Granted, the series can’t bust out an A-list supervillain every week, but Peek-a-Boo still came as a letdown on the heels of Reverse-Flash, Captain Cold and company. Any metahuman whose powers don’t work in the dark is pretty easily dealt with. which may be part of the reason this episode is so crowded with other subplots. Britne Oldford brings a spark to Shawna Baez, who has mastered the power of teleportation via quantum entanglement, but the script doesn’t do much to flesh out the character. Her motivation for villainy is basically her bad taste in men: the boyfriend she broke out of jail and helped rob armored trucks abandons her to her fate. Shawna was so nonthreatening by the end, I thought she might eventually end up an ally of the STAR Labs gang, and maybe she still will.

As one cell in the “supervillain basement jail” is filled, another one is emptied. Cisco letting Hartley Rathaway out was a bad idea from the start, and one that could only end one way. (Any doubt that the Pied Piper will be invited to the next meeting of the Rogues?) Give Cisco credit for having better ultimate fighting skills than I would have suspected and a decent backup plan in the sound wave distorter that sends Hartley’s ear implants into overdrive. Take credit away for Cisco not figuring out that Hartley would simply remove the implants and use them against him (as he already did once before. How did he get those things back anyway?).

In the end, Cisco is forgiven because his intentions are pure. He wants to find Ronnie because he feels responsible for locking him inside the accelerator, something he confesses to the rest of the group. Ronnie isn’t really Ronnie anymore, however; he’s been fused with Dr. Martin Stein via quantum splicing. (Yes, this episode features both quantum entanglement and quantum splicing. Double your theoretical physics value.) As exposition downloads go, the Firestorm backstory is handled about as well as could be expected, but it functions more as set-up for future episodes than as an integral part of this one.

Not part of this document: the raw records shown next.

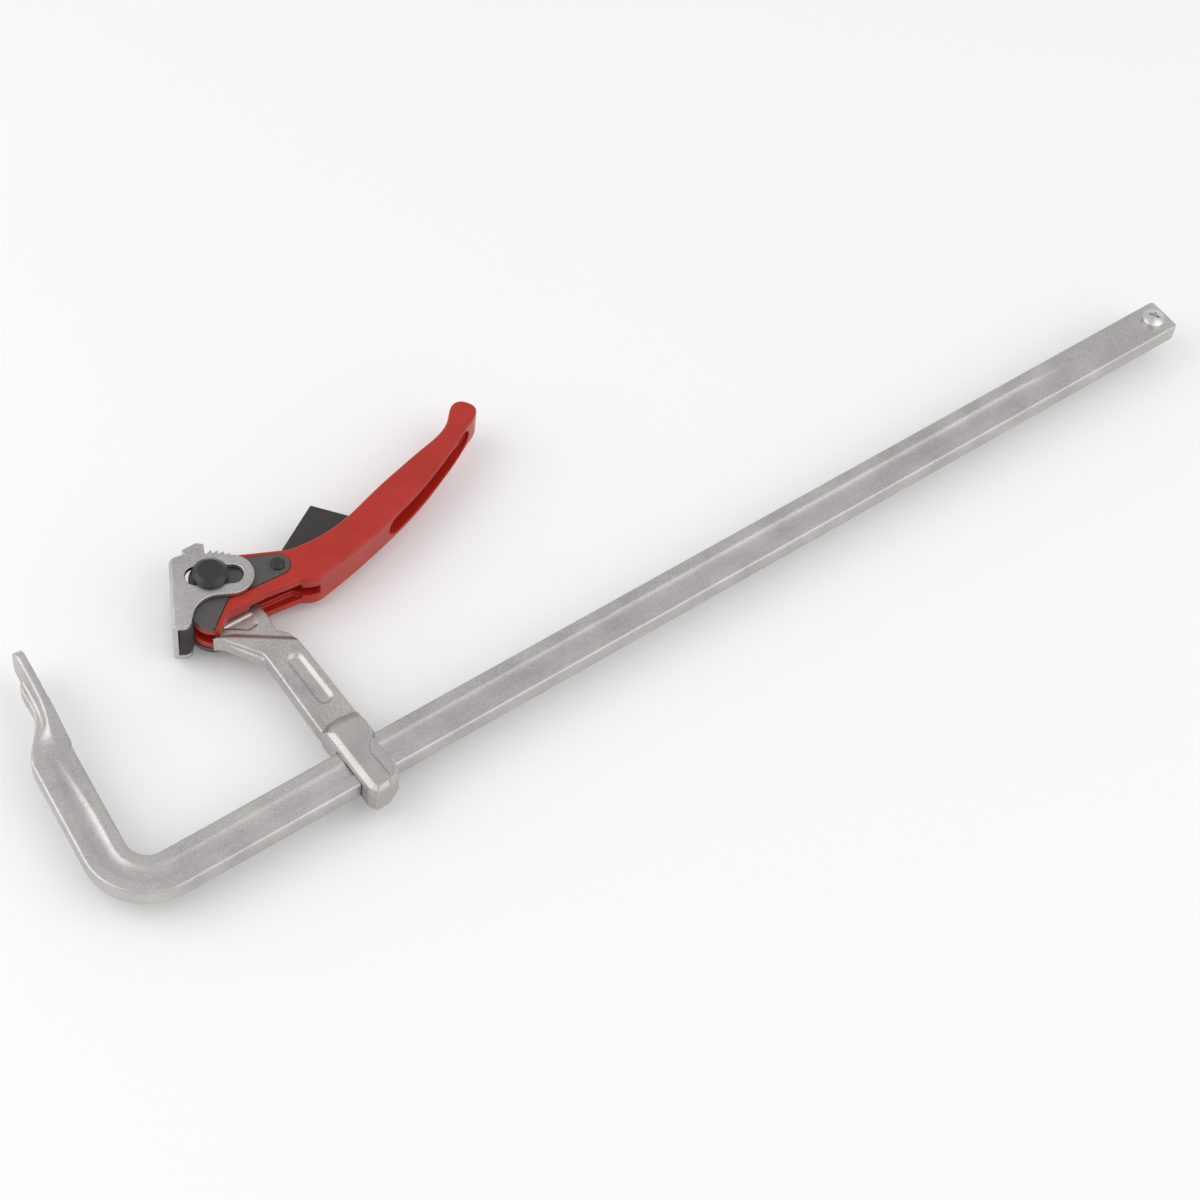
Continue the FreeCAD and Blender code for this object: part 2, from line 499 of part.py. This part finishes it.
def make_lever():
    """Die-cast lever: forked head round the arm's plate, hollow handle."""
    hub_top = polar(HUB_R + 2.187, 64.765)
    shell = outline(
        (44.0, -5.9), hub_top, ("curve", [(1.6, HUB_R + 1.2), polar(HUB_R, 102)]),
        ("arc", polar(HUB_R, 140), polar(HUB_R, 178)),
        ("arc", (-16.0, -8.6), (-20.3, -17.0)), ("arc", (-18.8, -22.2), (-15.4, -26.2)),
        (-12.6, -28.3), (-8.8, -26.2), (-3.5, -22.8), (18.0, -23.2), (38.0, -25.6),
        ("curve", [(42.5, -28.2), (47.0, -29.3), (52.5, -28.6), (61.0, -27.0), (75.0, -24.0), (90.0, -20.2),
                   (107.0, -15.2), (125.0, -8.8), (143.0, -0.8), (160.0, 7.7), (170.0, 13.2), (177.4, 17.6),
                   (179.8, 21.4), (178.6, 25.6), (175.7, 29.0), (171.9, 30.0), (168.4, 28.6), (163.4, 23.7),
                   (158.4, 19.5), (152.5, 16.7), (138.4, 13.0), (123.2, 9.2), (107.5, 4.9), (92.0, 0.0),
                   (82.3, -3.1), (70.0, -5.7), (58.0, -6.7), (44.0, -5.9)]))
    body = slab(shell, -CHEEK_OUT, CHEEK_OUT)
    taper = outline((-HANDLE_FROM, -CHEEK_OUT), (HANDLE_FROM, -CHEEK_OUT), (HANDLE_SLIM, -HANDLE_HALF),
                    (HANDLE_TO, -HANDLE_TIP_HALF), (HANDLE_TO, HANDLE_TIP_HALF),
                    (HANDLE_SLIM, HANDLE_HALF), (HANDLE_FROM, CHEEK_OUT), (-HANDLE_FROM, CHEEK_OUT))
    taper = slab(taper, -60, 60)
    taper.rotate(Vector(0, 0, 0), Vector(1, 0, 0), 90)
    body = body.common(taper)
    body = soften(body, LEVER_EDGE_R,
                  lambda e: e.CenterOfMass.x > 18 and abs(e.CenterOfMass.z) > HANDLE_TIP_HALF - 0.1
                  and e.BoundBox.XLength > 2.0 and not is_crease(e))

    gap = CHEEK_IN
    fork = outline((-40, -40), (47.5, -40), (47.5, 20), (-40, 20))
    body = body.cut(slab(fork, -gap, gap))
    slot = outline((40, 20), (40, -22), (47.5, -22.5), (60, -22.6), (78, -19.2), (93, -13.6), (93, 20))
    body = body.cut(slab(slot, -gap, gap))
    mouth = outline((9, -40), (9, -18.6), (36, -20.6), (38.5, -23.5), (38.5, -40))
    body = body.cut(slab(mouth, -CHEEK_MOUTH, CHEEK_MOUTH))

    # long hollow in the underside of the handle
    hollow = outline((98.0, -30), (98.0, -17.5),
                     ("curve", [(103, -10.0), (112, -4.2), (140, 6.8), (160, 13.6), (170, 16.0)]),
                     (170.0, -30))
    width = HANDLE_TIP_HALF - HANDLE_WALL + 0.6
    plan = slab(rounded_slot(98.0 + width, 170.0 - width, width), -60, 60)
    plan.rotate(Vector(0, 0, 0), Vector(1, 0, 0), 90)
    body = body.cut(slab(hollow, -width, width).common(plan))

    for side in (1, -1):
        pocket = slab(cam_outline(CAM_GAP), CHEEK_OUT - CAM_THICK, CHEEK_OUT + 1)
        if side < 0:
            pocket = pocket.mirror(Vector(0, 0, 0), Vector(0, 0, 1))
        body = body.cut(pocket)
    body = body.cut(rod(PIN_HOLE_R, -CHEEK_OUT - 1, CHEEK_OUT + 1))
    return body.cut(rod(RIVET_D / 2, -CHEEK_OUT - 1, CHEEK_OUT + 1, RIVET))


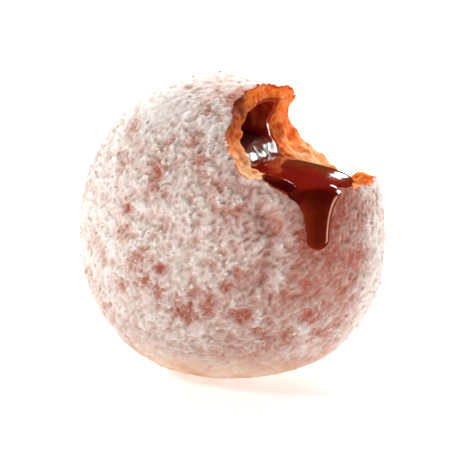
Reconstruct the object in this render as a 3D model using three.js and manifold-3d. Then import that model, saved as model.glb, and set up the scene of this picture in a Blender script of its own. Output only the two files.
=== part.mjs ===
// A jelly filled doughnut with a bite taken out of its upper right side.
//
// The doughnut stands on its rim, on a small flat spot. Its round front face looks along -Y,
// X runs across it, and Z is up. The origin is on the floor under the middle of the doughnut.
// All lengths are in millimetres.
import * as THREE from "three";
import { mergeVertices } from "three/addons/utils/BufferGeometryUtils.js";
import Module from "manifold-3d";

// The doughnut as a whole.
const RIM_RADIUS = 41.4;
const HALF_THICKNESS = 30;
const PLUMPNESS = 2.4; // 2 is an ellipsoid, more is squarer
const CENTRE_HEIGHT = 39.8; // the rim below this is pressed flat by the doughnut's weight
const SQUARENESS = 0.75; // the rim stands out this much at its four shoulders
const THREE_LOBES = 0.4;
const FIVE_LOBES = 0.3;
const HAND_SHAPED = 0.35; // low swells of dough shaped by hand
const HAND_SIZE = 34; // from one swell to the next

// The fold in the crust that runs down from the bite on the front face.
const FOLD_DEPTH = 1.2;
const FOLD_WIDTH = 2.8;
const FOLD = { x: 20, up: 3, bend: 0.035, top: 15, bottom: -15 };
const FOLD_FADE = { top: 6, bottom: 8 }; // over this length it comes up to the crust at each end
const FOLD_FRONT = { from: 5, to: 15 }; // how far in front of the middle it starts, and is whole

// The bite, a round-arched cut straight through the thickness. Places round its arch are in
// degrees from +X towards +Z, and from, to are distances towards the back.
const BITE_RADIUS = 20;
const BITE_X = 25.5;
const BITE_UP = 34.5; // above the doughnut's centre
const TOOTH_PITCH = THREE.MathUtils.degToRad(25);
const TOOTH_MARK = 0.7;
const MEAN_TOOTH = 0.64; // the mean of the teeth's |cos|, so that they don't change the radius
const CRUMB_SIZE = 6.8;
const CRUMB_RELIEF = 0.7;

// Dough left standing at the top of the bite, most of it at the back.
const TORN_LUMP = { height: 9, starts: 120, full: 150, falls: 160, ends: 214 };
const LUMP_FRONT = { share: 0.2, from: -9, to: 10 };

// The deeper tooth mark at the right end, and a small lump of crumb left standing behind it.
const CORNER_DIP = { depth: 3.4, at: 304, width: 14 };
const DIP_FRONT = { from: 1, to: 12, lost: 0.65 };
const CORNER_LUMP = { height: 3.2, at: 296, width: 6.5, y: 6.5, depth: 4.5 };

// The sag of the floor under the jelly's weight, and the lip of dough left in front of it.
const FLOOR_SAG = { depth: 0.8, at: 270, width: 30, from: 14, to: 22 };
const FRONT_LIP = { height: 2.2, at: 246, width: 14, from: 12, to: 20 };

// Towards the back the bite is tighter at its left and deeper at its right.
const BACK = { from: 4, to: 20, tighter: 1.3, deeper: 3.6, starts: 248, ends: 268 };

// The pocket that the baker's nozzle fills, half sizes. Its top leans towards the back.
const POCKET = { x: 4, y: -1.3, up: 14, halfX: 27, halfY: 15, halfUp: 22, power: 2.2, lean: 0.62 };
const LEAN_LEVEL = 28; // where the lean moves nothing
const LEAN_END = 20; // below this it grows no more

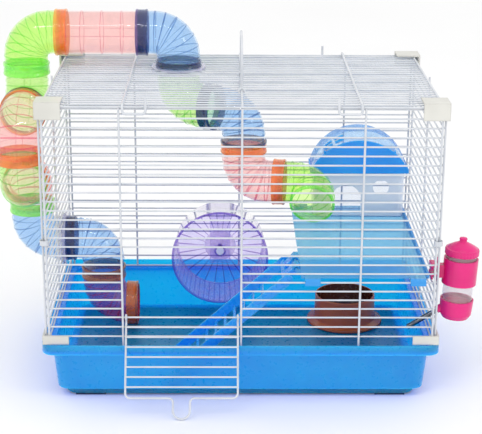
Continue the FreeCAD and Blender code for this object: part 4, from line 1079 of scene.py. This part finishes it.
@dataclass
class RunningWheel:
    """The drum with its cross bars and spokes, its axle and its hanger."""

    front_mm: float = 63.5
    back_mm: float = 59.0
    depth_mm: float = 60.0
    cone_mm: float = 9.0
    hub_mm: float = 8.0
    hub_length_mm: float = 21.0
    bore_mm: float = 3.08
    spokes: int = 26
    bars: int = 52
    steps_per_bar: int = 6
    raised_mm: float = 0.5
    # One dye looks lilac in the wall, purple in ribs and rims, and nearly clear in the disc.
    wall: TintedPlastic = TintedPlastic(
        "lilac polystyrene, clear moulded", "#CAB4F2", "#BCA4EC", body_share=0.26)
    thick: TintedPlastic = TintedPlastic(
        "purple polystyrene, thick rib", "#8462D0", "#6444B8", body_share=0.3, faces=3)
    disc: TintedPlastic = TintedPlastic(
        "lilac polystyrene, thin clear disc", "#E8E0FE", "#D6CAF8", body_share=0.06, faces=2)
    hanger: TintedPlastic = TintedPlastic(
        "pale lilac polystyrene, clear moulded", "#EFEAFC", "#DDD4F4", body_share=0.12, faces=2)
    # The polished pin is a small bright dot in the hub.
    pin: MouldedPlastic = MouldedPlastic(
        "white acetal, polished pin", "#F4F4F8", "#E8E8F0", roughness=0.15, edge_mm=1.2)

    def drum(self) -> None:
        """Make the drum: a running surface with cross bars and a spoked back."""
        low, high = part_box("wheel_drum")
        middle = (low + high) / 2
        place = Matrix.Translation(Vector((middle.x, low.y, middle.z))) @ axes_along(FAR, RIGHT)
        steps = self.bars * self.steps_per_bar
        spoke_every = steps // self.spokes
        front, back, depth = self.front_mm, self.back_mm, self.depth_mm
        bore, hub = self.bore_mm, self.hub_mm
        cone_run = depth - self.cone_mm
        hub_front = cone_run - self.hub_length_mm
        outside = [
            (front - 1.1, 0.0, Zone.RIM), (front - 0.2, 0.35, Zone.RIM),
            (front, 0.8, Zone.RIM), (front - 0.1, 1.5, Zone.WALL),
            (front - 0.9, 3.0, Zone.WALL), (back + 0.6, depth - 2.4, Zone.WALL),
            (back, depth - 0.9, Zone.RIM), (back - 1.0, depth, Zone.RIM),
            (back - 2.6, depth - 0.2, Zone.SPOKE), (44.0, 57.4, Zone.SPOKE),
            (30.0, 55.2, Zone.SPOKE), (21.0, 53.4, Zone.PLAIN),
            (bore + 8.0, cone_run, Zone.FLARE), (bore, cone_run, Zone.HUB),
            (bore, hub_front, Zone.HUB), (hub - 1.0, hub_front, Zone.HUB),
            (hub, hub_front + 1.0, Zone.HUB), (hub + 0.8, cone_run - 8.0, Zone.FLARE),
        ]
        inside = [
            (13.0, cone_run - 2.6, Zone.FLARE), (21.0, 51.7, Zone.PLAIN),
            (30.0, 53.5, Zone.SPOKE), (44.0, 55.7, Zone.SPOKE),
            (back - 3.4, depth - 2.0, Zone.SPOKE), (back - 1.9, depth - 3.4, Zone.RIM),
            (front - 3.2, 3.2, Zone.BAR), (front - 3.0, 1.0, Zone.RIM),
            (front - 2.2, 0.1, Zone.RIM),
        ]
        section = outside + inside
        inner_from = len(outside)
        bar_rows = (inner_from + 5, inner_from + 6)
        rings = []
        for row, (radius, height, zone) in enumerate(section):
            ring = []
            for s in range(steps):
                on_bar = row in bar_rows and s % self.steps_per_bar in (0, 1)
                on_spoke = row >= inner_from and zone is Zone.SPOKE and s % spoke_every in (0, 1)
                reach = radius - self.raised_mm if on_bar else radius
                along = height - self.raised_mm if on_spoke else height
                angle = 2 * math.pi * s / steps
                ring.append(place @ (Vector((reach * math.cos(angle), reach * math.sin(angle),
                                             along)) * MM))
            rings.append(ring)
        zones = [zone for _, _, zone in section]

        def look(row: int, step: int) -> int:
            """Choose the finish of a face of the drum.

            Args:
                row: the point of the section that the face starts from.
                step: the face's place round the drum.

            Returns:
                0 for the wall, 1 for rims, bars, spokes and hub, or 2 for the thin disc.
            """
            pair = {zones[row], zones[(row + 1) % len(zones)]}
            if pair in ({Zone.RIM}, {Zone.HUB}):
                return 1
            if row >= inner_from and Zone.BAR in pair:
                return 1 if step % self.steps_per_bar == 0 else 0
            if Zone.SPOKE in pair and step % spoke_every == 0:
                return 1
            return 2 if pair <= {Zone.SPOKE, Zone.PLAIN} else 0

        shape = Shape()
        shape.loops(rings, closed=True, look=look)
        stand_for(shape.piece("wheel_drum_shell", [self.wall, self.thick, self.disc], 50.0),
                  "wheel_drum")

    def build(self) -> None:
        """Make the drum and dress what carries it."""
        self.drum()
        dress(["wheel_axle"], self.pin)
        dress(["wheel_bracket"], self.hanger)


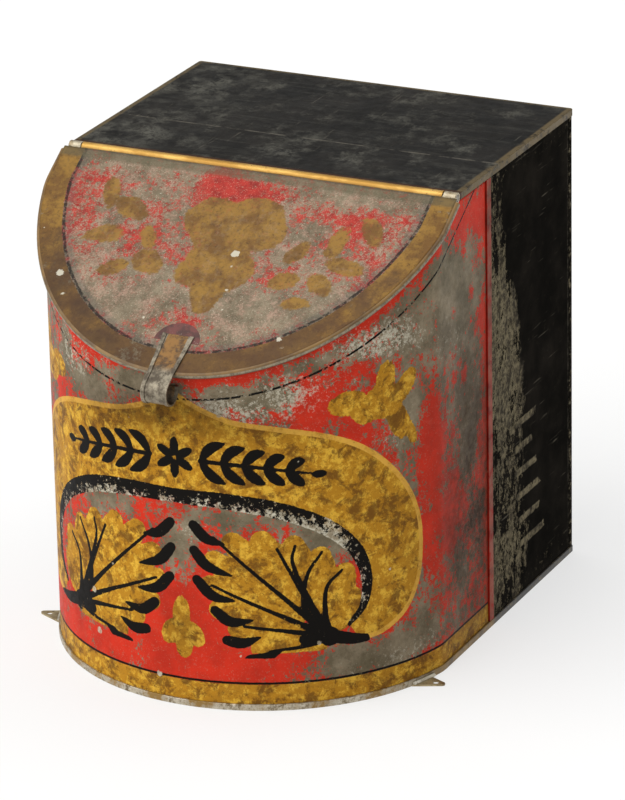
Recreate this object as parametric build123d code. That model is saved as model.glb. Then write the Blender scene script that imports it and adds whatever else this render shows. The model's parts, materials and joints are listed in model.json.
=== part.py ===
from build123d import *
import os
from math import cos, radians, sin, sqrt

os.makedirs("parts", exist_ok=True)

# A slant-front store bin for spice, soldered up from tinplate, in millimetres.
# +Z is up and the bowed front faces -Y. The origin is the middle of the base's underside.

# Body
body_width = 190.0        # between the outer faces of the side panels
straight_depth = 149.0    # flat sides, from the back to where the bow starts
bow_depth = 78.0          # how far the front bows forward of the flat sides
shoulder_radius = 25.0    # rounding between a flat side and the bow
body_height = 220.5       # to the upper face of the top plate
sheet = 0.4               # tinplate
folded = 2 * sheet        # an edge folded back flat on itself
seat_gap = 0.1            # between a turned edge and the wall that it goes round

# Base and top edges
base_rim_height = 3.0
top_rim_drop = 3.2
rim_corner_radius = 1.5
edge_softness = 0.3       # rounding of a folded edge

# Seams up the sides
seam_setback = 93.0       # rear edge of the red front sheet, forward of the back
seam_width = 4.6
seam_tuck = 0.6           # how far the side panel stops short of the seam's front edge
corner_fold = 3.0         # width of the back panel's fold round each rear corner
rim_to_seam = 0.3         # a seam stops this far short of the rims

# Slanted mouth and hinge
lid_slope = 31.8          # degrees below level
hinge_setback = 129.5     # hinge axis forward of the back
hinge_drop = 1.6          # hinge axis below the top plate's upper face
mouth_hem = 5.0           # depth of the folded hem inside the mouth
hem_start = 7.0           # from the hinge axis to where that hem begins
barrel_radius = 2.5
pin_radius = 1.6
pin_gap = 0.05            # radial, in the hinge barrel and knuckles and in the lid's edge
turning_gap = 0.3         # between the lid and what it turns past
knuckle_length = 6.2
knuckle_notch = 0.5       # between a knuckle and the end of the barrel
wire_end_round = 0.5
leaf_length = 14.0
leaf_margin = 0.6         # leaf of a knuckle to the hem beside it
flange_drop = 6.0         # the top plate's front edge, turned down behind the barrel

# Lid
lid_rear_gap = 2.4        # from the hinge axis to the rear edge of the lid's sheet
roll_start = 4.0          # from the hinge axis to where the rolled edge begins
roll_radius = 1.6
roll_seat = 0.05          # between the sheet and the roll it nests against
wall_to_roll = 0.5
roll_opening = 40.0       # degrees of the roll left open, on its inner side

# Lift tab
tab_root = 97.0           # from the hinge axis, down the lid
tab_root_width = 15.0
tab_tip_width = 12.6
tab_hem = 1.8
curl_radius = 6.0
curl_sweep = 250.0        # degrees of roll from the lid's face
curl_to_wall = 0.4
halo_margin = 3.4         # solder showing beside and behind the root of the tab
halo_height = 10.2
solder_film = 0.2

# Base lugs
lug_setback = 163.0       # centre line, forward of the back
lug_root_width = 15.0
lug_length = 8.0          # from the side's outer face to where the tip is rounded
lug_tip_radius = 1.5
lug_hole_setout = 3.0     # from the side's outer face
lug_hole_radius = 1.5
lug_thickness = 0.8
lug_overlap = 4.0         # how far the lug's sides run on inside the rim before it is trimmed

# Solder
fillet_leg = 1.6          # along the base and up the rear corners
seam_bead_width = 3.0
seam_bead_height = 0.8
lug_bead = 1.2
fillet_bevel = 0.85       # share of a fillet's leg that slopes
bead_bevel = 0.7

# Places worked out from the sizes above
half_width = body_width / 2
back_y = (straight_depth + bow_depth) / 2
front_y = back_y - straight_depth - bow_depth
shoulder_y = back_y - straight_depth
seam_y = back_y - seam_setback
hinge_y = back_y - hinge_setback
hinge_z = body_height - hinge_drop
lid_face = barrel_radius                        # outer face of the lid, off the hinge axis
lid_under = lid_face - sheet
mouth_level = lid_under - turning_gap
rim_outset = seat_gap + folded
roll_outset = wall_to_roll + roll_radius
roll_level = lid_face - roll_radius
bore_radius = pin_radius + pin_gap
edge_wire_radius = roll_radius - sheet - pin_gap
knuckle_end = half_width + rim_outset
barrel_half = knuckle_end - knuckle_length - knuckle_notch
flange_y = barrel_radius + turning_gap          # front face of the top plate's flange, behind the axis
reach = 2 * (body_width + body_height + straight_depth + bow_depth)   # longer than anything here
slope_cos = cos(radians(lid_slope))
slope_sin = sin(radians(lid_slope))
hinge_line = Pos(0, hinge_y, hinge_z)
lid_frame = hinge_line * Rot(X=lid_slope)       # +Z off the lid's face, -Y down the lid
across = Plane(origin=(0, 0, 0), x_dir=(0, -1, 0), z_dir=(-1, 0, 0))  # forward and up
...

“Crazy For You” is strongest in dealing with the characters’ civilian lives rather than their superheroics. The Henry Allen subplot is clunky, mainly because most of it happens offscreen. John Wesley Shipp doesn’t get to do much besides talk to people through glass, and here was an opportunity to give him some action, but instead we only hear about it later. But his last scene with Barry, where he lets on that he knows he’s the Flash without coming out and saying it, is probably Shipp’s best moment in the series to date.

Best of all is Barry’s night out with Caitlin, which no doubt launched whole new waves of ‘shipping in the Flash-iverse. Drunk Caitlin is charming as hell, and their duet of “Summer Lovin’” is cut far too short. (Barry can actually sing, and sounds like a dead ringer for Travolta. Caitlin…well, not so much.) Barry ends up getting another girl’s phone number — Linda the sportswriter, who happens to be Iris’ co-worker at the newspaper — and although his evening ends with undressing Caitlin and putting her to bed, it’s all very innocent. There’s a hint of mutual attraction the next day (more on Caitlin’s part than Barry’s, because of course he’s still hung up on Iris), but whether the show will pursue this pairing or simply keep teasing it is anyone’s guess. Whatever the case, here’s hoping that Barry’s life inside the suit gets more interesting after a subpar couple of weeks.

Stray observations:

  • Hungover Caitlin is also charming, in a different way.
  • “Did you sneak a peek at my goods?”
  • I liked the way Barry handled Julian, the prisoner who stabbed his father. Violent retribution isn’t the Flash’s style. Leaving the guy outside the prison to be recaptured and have years added to his sentence is more his speed.